L’étalon est censé être efficace, or le pouvoir fédéral n’a pas su offrir une justice qualitative aux justiciables. Le transfert de compétences aux Communautés ou Régions amènera un système judiciaire à plusieurs niveaux dans notre pays. Tel est déjà le cas en Suisse et chez nos voisins allemands, où la compétence judiciaire est attribuée de manière résiduelle aux entités fédérées, sous réserves de certaines garanties émanant d’une « super-structure » fédérale.

Chez nous, le partage et les éventuels conflits de compétences ne devraient pas poser de réels problèmes, à l’exception de Bruxelles, où des accords de coopérations paraissent inéluctables, voire même, au demeurant, une tutelle de l’Etat fédéral, en cas de communautarisation. Au vu de la croissance incessante des compétences législatives et exécutives fédérées, la défédéralisation de la justice permettrait une meilleure application du droit en vigueur. Il est important de préciser également que des mécanismes de collaboration paraissent indispensables (e.g. la question préjudicielle) afin que le fédéral ne vire aux chants du requiem.

Arrive, ensuite, la partie douloureuse, le coût. Même si la prétention d’un tel transfert n’est pas la création de nouvelles juridictions, la somme allouée à la préparation, à l’organisation, et au suivi d’une défédéralisation reste importante. Il y a lieu d’indiquer que sur le plan de l’économie d’échelle (schaaleconomieën), l’idée selon laquelle une société-mère regroupe sous sa propre coupole le financement identique des société-filles a pour objectif de faire des économies. Par conséquent, un tel transfert dans lequel les entités fédérées seront amenées à financer elles-mêmes, d’une façon similaire, leur pouvoir judiciaire respectif, ne parait guère opportun.

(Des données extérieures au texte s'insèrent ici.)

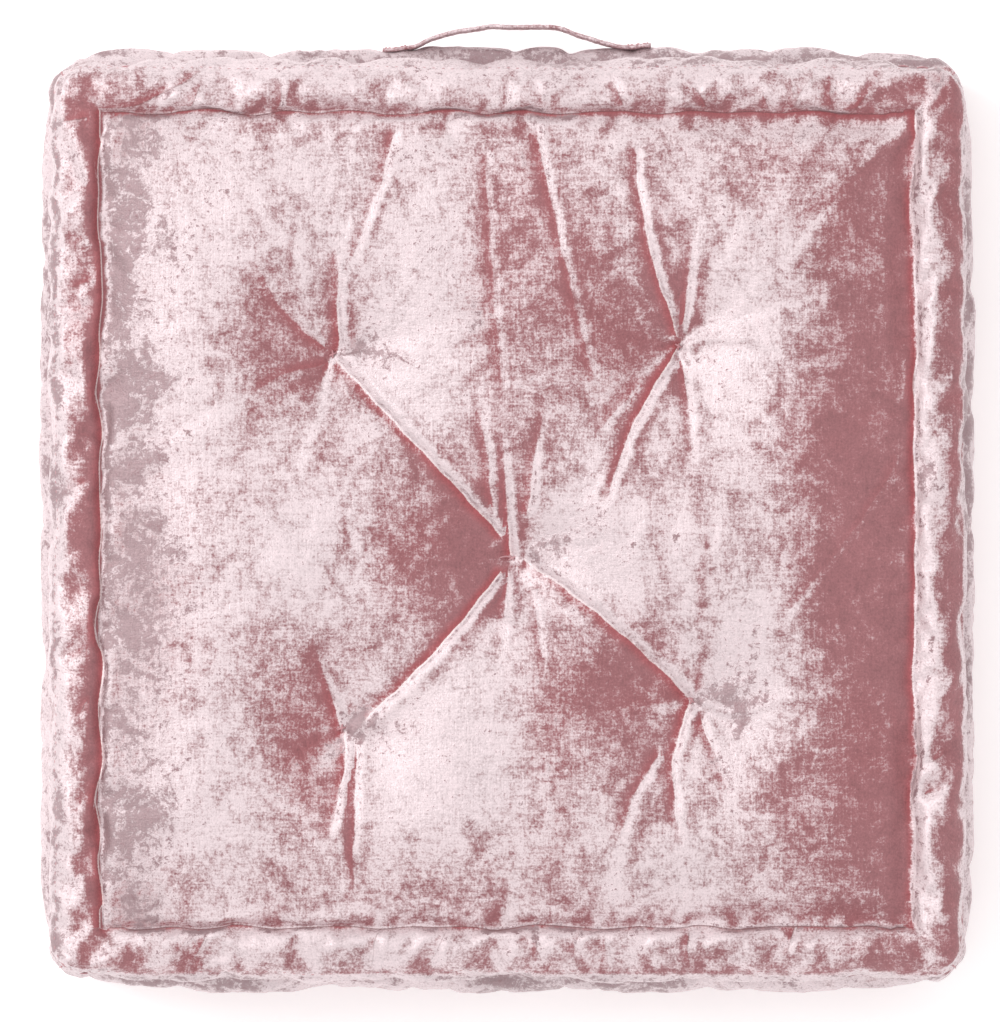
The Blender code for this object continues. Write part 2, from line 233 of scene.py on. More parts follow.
heights = np.linspace(seam_under.z, seam_top.z, SIDE_CELLS + 1)
row_lower = int(np.argmin(np.abs(heights - side_lower.z)))
row_upper = int(np.argmin(np.abs(heights - side_upper.z)))
heights[row_lower] = side_lower.z
heights[row_upper] = side_upper.z

ring_x, ring_y = flat_x[ring[:, 0], ring[:, 1]], flat_y[ring[:, 0], ring[:, 1]]
corner_fade = 1 - PULLED_IN * (np.minimum(np.abs(ring_x), np.abs(ring_y)) / half) ** 6
outward = np.stack([ring_x, ring_y], 1)
square = np.sign(outward) * (np.abs(outward) > half - 1e-6)
corner_centre = np.sign(outward) * (half - CORNER)
on_arc = np.all(np.abs(outward) > half - CORNER + 1e-6, axis=1)
outward = np.where(on_arc[:, None], outward - corner_centre, square)
outward /= np.linalg.norm(outward, axis=1)[:, None]

top_z = panel_height(seam_top, groove_top, crown + SLACK, TOP_SHOULDER)
under_z = panel_height(seam_under, groove_under, -SLACK / 2, UNDER_SHOULDER)

top_points = np.stack([flat_x, flat_y, top_z], 2).reshape(-1, 3)
under_points = np.stack([flat_x, flat_y, under_z], 2).reshape(-1, 3)
side_points = []
for z in heights[1:-1]:
    out = side_out_at(z) * corner_fade
    side_points.append(np.column_stack([ring_x + outward[:, 0] * out,
                                        ring_y + outward[:, 1] * out,
                                        np.full(RING, z)]))
start_points = np.concatenate([top_points, under_points, *side_points])
print(len(start_points), "points")

# %% Join the grid's points into one closed skin
TOP, UNDER = 0, N * N
columns, rows = np.meshgrid(np.arange(last), np.arange(last), indexing="ij")
cell = (columns * N + rows).ravel()
top_faces = np.column_stack([cell, cell + N, cell + N + 1, cell + 1])
under_faces = UNDER + top_faces[:, ::-1]

loops = [UNDER + ring[:, 0] * N + ring[:, 1]]
for k in range(SIDE_CELLS - 1):
    loops.append(2 * N * N + k * RING + np.arange(RING))
loops.append(ring[:, 0] * N + ring[:, 1])
side_faces = []
for lower, upper in zip(loops, loops[1:]):
    after = np.roll(lower, -1), np.roll(upper, -1)
    side_faces.append(np.column_stack([lower, after[0], after[1], upper]))
side_faces = np.concatenate(side_faces)

cover_mesh = bpy.data.meshes.new("velvet_cover")
cover_faces = np.concatenate([top_faces, under_faces, side_faces])
cover_mesh.from_pydata(start_points.tolist(), [], cover_faces.tolist())
cover = placed("velvet_cover", cover_mesh)
print(len(cover_faces), "quads")

# %% [markdown]
# ## Where the cover is held
# Thread holds cloth at points, and cloth goes where it likes between them. A hand that sews
# a rolled edge wanders by a millimetre or two, and so do these lines: each is moved sideways
# by a sum of slow waves with fixed random phases.

# %% Lines that wander
rng = np.random.default_rng(7)


def wander(length, size, shortest=0.03, longest=0.25, waves=9):
    """A smooth random line of a given size, the same at both ends of the loop."""
    place = np.linspace(0, 2 * math.pi, length, endpoint=False)
    total = np.zeros(length)
    round_trip = 8 * half
    for _ in range(waves):
        wave = math.exp(rng.uniform(math.log(shortest), math.log(longest)))
        count = max(1, round(round_trip / wave))
        total += np.sin(count * place + rng.uniform(0, 2 * math.pi)) / waves**0.5
    return total * size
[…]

Autre point important : le consensualisme est rendu difficilement réalisable entre les trois différentes communautés du pays, voire même deux, vu que la Communauté germanophone est souvent oubliée. Les cultures juridiques sont-elles à ce point différentes en Belgique qu’elles obligeraient la défédéralisation de la justice ? Hormis la différence de langue, il existe bel et bien une culture juridique belge commune, mais celle-ci est précaire, et des risques existent concernant le manque de communication entre les deux communautés.

Il est vrai que des cultures spécifiques à chaque région commencent à voir le jour (e.g. droit de l’environnement, droit de l’urbanisme), complétées par les sensibilités idéologiques qui expliquent tel ou tel type de position des communautés. Toutefois, l’homogénéité des préférences reste la règle au niveau du pouvoir judiciaire, l’hétérogénéité demeurant non-prouvée, telle que l’atteste, de manière générale, les différentes jurisprudences rendues par les magistrats francophones et néerlandophones.

Alors que le Nord prône un transfert communautaire, justifiée par la peur que la minorité flamande de Bruxelles ne soit plus respectée, la situation budgétaire de la Communauté française démontre que cette position est intenable sur le plan fiscal. Celle-ci, n’étant pas en mesure de créer des impôts, est constamment endettée et serait contrainte de transférer son éventuelle compétence judiciaire d’une part, à la Région Wallonne et, d’autre part, à la Commission Communautaire Française (COCOF), ce qui en définitive serait tout autant problématique au vu des carences de liquidités dont fait face la COCOF.

Bruxelles doit être comprise comme étant une Région à part entière, et ainsi nous pourrons avancer, et envisager une éventuelle régionalisation du pouvoir judiciaire. Par ailleurs, il est important et indispensable que les néerlandophones du Nord comprennent que leurs pairs résidant dans notre Capitale ont une tendance idéologique différente des leurs.

Cela ne poserait pas de problèmes, d’autant plus qu’en vertu de l’article 139 de la Constitution, la Région Wallonne peut transférer, tout ou partie de ses compétences à la Communauté Germanophone.

In fine, les mêmes garanties en matière d’autonomie constitutive, telles que prévues par l’article 28 de la loi spéciale du 12 janvier 1989 relative aux institutions bruxelloises, peuvent être envisagées pour Bruxelles, afin de dissiper toutes craintes des néerlandophones.

Pour conclure, la défédéralisation du pouvoir judiciaire reste – et restera – un sujet houleux sur la scène politique. En tant que futurs juristes, ce sujet nous tient à coeur et nous intéresse à tout égard. Nous sommes d’avis qu’il est dorénavant temps de se mettre autour d’une table, d’ouvrir cette boite de Pandore, et de mettre les choses à plat, afin de construire un meilleur futur, ainsi qu’une meilleure justice pour nos justiciables. Le séparatisme effraie bon nombre de personnes. Cependant, si telle est la volonté majoritaire, autant considérer l’éventualité d’une telle scission. A défaut, et tel est notre volonté, il est préférable de simplifier notre système pour assurer l’efficacité en supprimant les trois Communautés et Régions et envisager la création de nouvelles entités calquées sur les territoires linguistiques, à la lumière de l’article 4 de la Constitution. Outre cela, afin de garantir une politique productive, rendons à nouveau au pouvoir fédéral la compétence de certains domaine, tels que la mobilité, ou l’environnement. Concernant la justice, la voie est ouverte et le débat doit être mené en pesant les pours et les contres susmentionnés. Se substituera, ainsi, à la pluie et au mauvais temps de la justice actuelle, un merveilleux ciel bleu et nous pourrons admirer, sous les meilleurs hospices, un magnifique coucher de soleil.

Arnaud Devos (UCL) et Panayotis Korakovounis (ULB).